What are the qualities of exhibiting ‘art’ within an urban setting?
An artwork on display to the general public has the advantage of exposure to a wider range of people than an art gallery so it is therefore more a democratic call to audience engagement. This doesn’t mean the work has to be dumbed down for mass consumption or populist acceptance. My project aims to puncture the visual pollution by showing how a more thoughtful, intelligent and poetic possibility may be possible.
Do you see this project developing further? Are you interested in testing other London locations and/ or exploring the work of other artists?
I was inspired by two other art projects – one is Art on the Underground and the other was the recent weekly exhibition called Fig-2 at the ICA. The former commissions artists to display posters in areas that are used as shared transit on the public transport system and the latter was a weekly renewed art show that lasted exactly one year at an previously unused room at the back of the building on The Mall.
Did you contribute to the project in terms of producing a piece?
I did originally but then decided it was time to facilitate other artists to display differing visual codes that would be more engaging to differing audiences.
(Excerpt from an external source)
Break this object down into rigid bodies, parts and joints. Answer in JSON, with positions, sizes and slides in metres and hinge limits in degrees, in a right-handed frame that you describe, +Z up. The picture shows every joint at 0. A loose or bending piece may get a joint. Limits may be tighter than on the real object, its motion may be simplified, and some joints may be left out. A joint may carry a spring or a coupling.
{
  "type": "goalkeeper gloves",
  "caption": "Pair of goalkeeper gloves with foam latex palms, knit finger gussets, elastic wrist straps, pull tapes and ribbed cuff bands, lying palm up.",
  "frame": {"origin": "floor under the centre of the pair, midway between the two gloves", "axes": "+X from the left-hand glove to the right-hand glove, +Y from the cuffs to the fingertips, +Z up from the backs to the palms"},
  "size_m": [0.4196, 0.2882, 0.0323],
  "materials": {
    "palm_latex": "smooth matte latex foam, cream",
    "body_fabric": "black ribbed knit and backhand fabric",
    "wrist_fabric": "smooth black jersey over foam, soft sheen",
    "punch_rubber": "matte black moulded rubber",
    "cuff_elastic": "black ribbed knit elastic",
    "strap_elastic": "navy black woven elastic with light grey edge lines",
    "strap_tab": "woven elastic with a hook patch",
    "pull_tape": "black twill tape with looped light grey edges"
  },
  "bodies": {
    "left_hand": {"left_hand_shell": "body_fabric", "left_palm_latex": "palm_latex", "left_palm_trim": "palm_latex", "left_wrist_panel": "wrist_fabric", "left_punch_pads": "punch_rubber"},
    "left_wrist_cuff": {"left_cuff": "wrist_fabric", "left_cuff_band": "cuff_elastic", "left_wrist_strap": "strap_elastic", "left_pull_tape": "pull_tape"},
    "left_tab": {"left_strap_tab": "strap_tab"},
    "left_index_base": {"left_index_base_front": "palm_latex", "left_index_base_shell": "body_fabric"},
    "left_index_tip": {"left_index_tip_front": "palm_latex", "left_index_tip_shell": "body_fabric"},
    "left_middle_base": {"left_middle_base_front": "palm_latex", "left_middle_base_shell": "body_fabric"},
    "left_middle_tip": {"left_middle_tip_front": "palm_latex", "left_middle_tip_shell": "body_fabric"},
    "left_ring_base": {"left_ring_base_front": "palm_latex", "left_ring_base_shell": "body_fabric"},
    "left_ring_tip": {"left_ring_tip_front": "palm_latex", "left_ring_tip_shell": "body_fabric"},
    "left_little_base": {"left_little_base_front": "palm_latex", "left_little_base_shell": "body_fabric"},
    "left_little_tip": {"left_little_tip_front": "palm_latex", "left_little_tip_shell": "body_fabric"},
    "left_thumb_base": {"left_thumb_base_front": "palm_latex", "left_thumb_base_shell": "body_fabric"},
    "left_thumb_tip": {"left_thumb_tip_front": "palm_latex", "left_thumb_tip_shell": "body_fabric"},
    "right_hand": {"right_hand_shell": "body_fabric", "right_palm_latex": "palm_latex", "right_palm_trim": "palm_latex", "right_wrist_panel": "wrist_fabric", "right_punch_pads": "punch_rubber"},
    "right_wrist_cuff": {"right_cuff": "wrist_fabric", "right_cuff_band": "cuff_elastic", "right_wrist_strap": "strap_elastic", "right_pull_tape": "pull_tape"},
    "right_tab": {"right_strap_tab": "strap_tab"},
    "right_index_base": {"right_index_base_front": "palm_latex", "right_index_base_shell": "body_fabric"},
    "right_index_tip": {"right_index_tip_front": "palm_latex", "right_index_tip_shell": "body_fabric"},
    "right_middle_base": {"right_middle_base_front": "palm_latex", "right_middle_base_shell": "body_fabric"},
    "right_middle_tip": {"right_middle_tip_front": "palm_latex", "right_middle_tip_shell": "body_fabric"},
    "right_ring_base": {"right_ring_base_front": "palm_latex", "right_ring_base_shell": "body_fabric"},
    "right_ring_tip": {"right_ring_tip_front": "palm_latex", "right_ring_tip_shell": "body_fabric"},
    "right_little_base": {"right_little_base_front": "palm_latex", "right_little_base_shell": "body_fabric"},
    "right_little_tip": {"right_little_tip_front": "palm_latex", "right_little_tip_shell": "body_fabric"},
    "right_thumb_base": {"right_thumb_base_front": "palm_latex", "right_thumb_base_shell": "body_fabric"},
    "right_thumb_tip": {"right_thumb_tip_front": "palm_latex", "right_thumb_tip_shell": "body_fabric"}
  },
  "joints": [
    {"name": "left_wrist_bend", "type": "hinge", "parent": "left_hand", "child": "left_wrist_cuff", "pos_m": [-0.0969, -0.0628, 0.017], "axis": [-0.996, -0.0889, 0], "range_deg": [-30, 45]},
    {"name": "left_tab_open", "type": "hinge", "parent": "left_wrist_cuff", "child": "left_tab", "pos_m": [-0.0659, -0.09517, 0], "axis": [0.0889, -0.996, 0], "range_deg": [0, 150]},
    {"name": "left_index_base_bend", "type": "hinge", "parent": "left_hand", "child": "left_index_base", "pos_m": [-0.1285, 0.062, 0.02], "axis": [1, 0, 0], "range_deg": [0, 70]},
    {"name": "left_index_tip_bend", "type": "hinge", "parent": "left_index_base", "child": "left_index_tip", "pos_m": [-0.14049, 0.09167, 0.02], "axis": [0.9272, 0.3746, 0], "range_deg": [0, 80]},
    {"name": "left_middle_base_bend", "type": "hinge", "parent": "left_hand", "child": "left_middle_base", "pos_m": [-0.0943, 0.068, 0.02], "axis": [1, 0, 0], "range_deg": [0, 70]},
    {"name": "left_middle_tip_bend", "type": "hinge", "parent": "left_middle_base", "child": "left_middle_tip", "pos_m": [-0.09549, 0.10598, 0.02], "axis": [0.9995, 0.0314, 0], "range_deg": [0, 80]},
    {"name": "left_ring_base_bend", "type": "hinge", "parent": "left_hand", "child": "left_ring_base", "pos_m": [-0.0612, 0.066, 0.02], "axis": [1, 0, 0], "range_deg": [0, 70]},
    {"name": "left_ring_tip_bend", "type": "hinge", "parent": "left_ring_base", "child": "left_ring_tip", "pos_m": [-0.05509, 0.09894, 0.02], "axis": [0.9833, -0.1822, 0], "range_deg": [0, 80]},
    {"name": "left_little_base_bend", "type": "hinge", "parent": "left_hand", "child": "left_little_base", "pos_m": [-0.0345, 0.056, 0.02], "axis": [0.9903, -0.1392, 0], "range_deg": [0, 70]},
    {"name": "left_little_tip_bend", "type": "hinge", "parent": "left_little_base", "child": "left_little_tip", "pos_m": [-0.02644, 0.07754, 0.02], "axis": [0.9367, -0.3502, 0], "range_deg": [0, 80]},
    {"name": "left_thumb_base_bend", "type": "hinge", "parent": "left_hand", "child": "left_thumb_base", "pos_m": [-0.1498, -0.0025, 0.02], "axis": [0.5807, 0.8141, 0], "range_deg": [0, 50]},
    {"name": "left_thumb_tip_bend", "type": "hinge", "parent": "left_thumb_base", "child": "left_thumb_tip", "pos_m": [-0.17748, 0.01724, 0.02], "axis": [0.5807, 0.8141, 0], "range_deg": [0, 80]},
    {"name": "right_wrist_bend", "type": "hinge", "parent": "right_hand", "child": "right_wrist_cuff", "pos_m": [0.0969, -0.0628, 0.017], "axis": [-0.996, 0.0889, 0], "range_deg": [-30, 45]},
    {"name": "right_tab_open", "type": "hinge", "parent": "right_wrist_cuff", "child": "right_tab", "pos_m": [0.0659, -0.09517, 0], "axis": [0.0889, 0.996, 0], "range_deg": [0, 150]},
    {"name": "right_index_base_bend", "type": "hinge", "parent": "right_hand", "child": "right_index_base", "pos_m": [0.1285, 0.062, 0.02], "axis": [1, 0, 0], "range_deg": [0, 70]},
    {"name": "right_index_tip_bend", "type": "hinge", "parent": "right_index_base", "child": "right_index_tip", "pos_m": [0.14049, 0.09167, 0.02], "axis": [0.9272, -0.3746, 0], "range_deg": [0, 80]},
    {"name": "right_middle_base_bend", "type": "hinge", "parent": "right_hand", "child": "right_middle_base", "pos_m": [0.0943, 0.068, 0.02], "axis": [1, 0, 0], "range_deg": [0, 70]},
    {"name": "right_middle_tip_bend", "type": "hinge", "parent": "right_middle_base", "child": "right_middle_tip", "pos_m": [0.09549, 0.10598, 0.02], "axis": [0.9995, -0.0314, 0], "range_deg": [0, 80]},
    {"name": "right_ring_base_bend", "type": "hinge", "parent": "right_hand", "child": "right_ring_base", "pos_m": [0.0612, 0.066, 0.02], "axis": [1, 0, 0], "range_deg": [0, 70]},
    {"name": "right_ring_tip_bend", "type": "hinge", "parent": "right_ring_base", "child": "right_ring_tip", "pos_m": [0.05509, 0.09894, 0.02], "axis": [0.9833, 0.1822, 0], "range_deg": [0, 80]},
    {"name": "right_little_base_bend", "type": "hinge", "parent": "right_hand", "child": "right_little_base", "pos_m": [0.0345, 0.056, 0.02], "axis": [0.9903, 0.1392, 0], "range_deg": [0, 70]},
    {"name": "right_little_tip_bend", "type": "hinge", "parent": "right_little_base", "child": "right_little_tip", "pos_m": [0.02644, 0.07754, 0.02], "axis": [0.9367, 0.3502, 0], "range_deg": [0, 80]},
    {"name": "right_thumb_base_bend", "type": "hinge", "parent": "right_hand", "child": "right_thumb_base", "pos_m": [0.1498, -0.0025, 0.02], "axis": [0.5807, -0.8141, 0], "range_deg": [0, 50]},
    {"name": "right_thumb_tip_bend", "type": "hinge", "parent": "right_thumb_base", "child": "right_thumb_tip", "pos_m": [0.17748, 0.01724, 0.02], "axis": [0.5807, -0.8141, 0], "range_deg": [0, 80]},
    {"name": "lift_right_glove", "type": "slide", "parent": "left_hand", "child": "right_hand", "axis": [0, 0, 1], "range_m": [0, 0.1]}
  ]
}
What where your hopes in terms of reactions by the citizens of London? Did you get any un-expected surprised?
Many people in that location work in the creative industries so have a visual literacy that gives them confidence to comment. When I’m in the area changing over the posters people often initiate a conversation about what’s on display and how they really enjoy the variety of images in their daily walk in the area. The route is also a busy (and often digested) road corridor to East London where public transport passes through and many friends/ acquaintances often catch a glance whilst on a bus of what’s new on display.
The fleetingness of the pictures on display was always about suggesting how ephemeral life can be, just passing by, a transient glimpse of something that may provoke a different thought than expected, allowing an openness of mind, of why we exist and what motivates our purpose.
From artist to curator, did you enjoy the shift in role?
It’s been some time now that artists need to don more than one cap to make progress within the field art. Whether its artist/curator or painter/performer, the roles are completely interchangeable and the more an artist involves himself in philosophically challenging tasks the richer he will become as an artist.
What is your take on the contemporary extreme consumption of imagery? Do we really see?
I think the addictive nature of social media has re-invigorated the static form of image culture that began in the late 1970’s – that is print and outdoor media (also cinema and television) as a way to induce a permanent distraction away from the real to the simulated. As Marshall McLuhan famous phrase, the medium is the message.
How does your work as one which attempts to arrest the gaze position itself in contemporary culture?
It is the The Situationists International critique on capital, that of a ‘colonization through the visual’ that was aimed on the premise of advertising; that is to induce a sense of lack in the viewer, thereby facilitating a stupefying act of unnecessary consumerism – whether it’s a product, service or experience. The film essay ‘Society of the Spectacle’ by Guy Debord was the one of the most succinct attempts to confront this theme. Other thinker such as John Berger in his seminal book ‘Ways of Seeing’ also examined this phenomenon. Here were classic Marxists texts which, though crude by today’s standards, are still regarded today as the foundation of a political awareness within publically displayed images.
Currently, the Antropocene posits the chickens have come home to roost and the environmental holocaust caused by this inescapable death drive of consumerism has pushed the earth in the direction of making it uninhabitable for humans, so within a space of a few decades a systemic collapse with be irrevserible.
My work asks is it worth trying to turn our image culture, from a weapon of destruction into a weapon of liberation?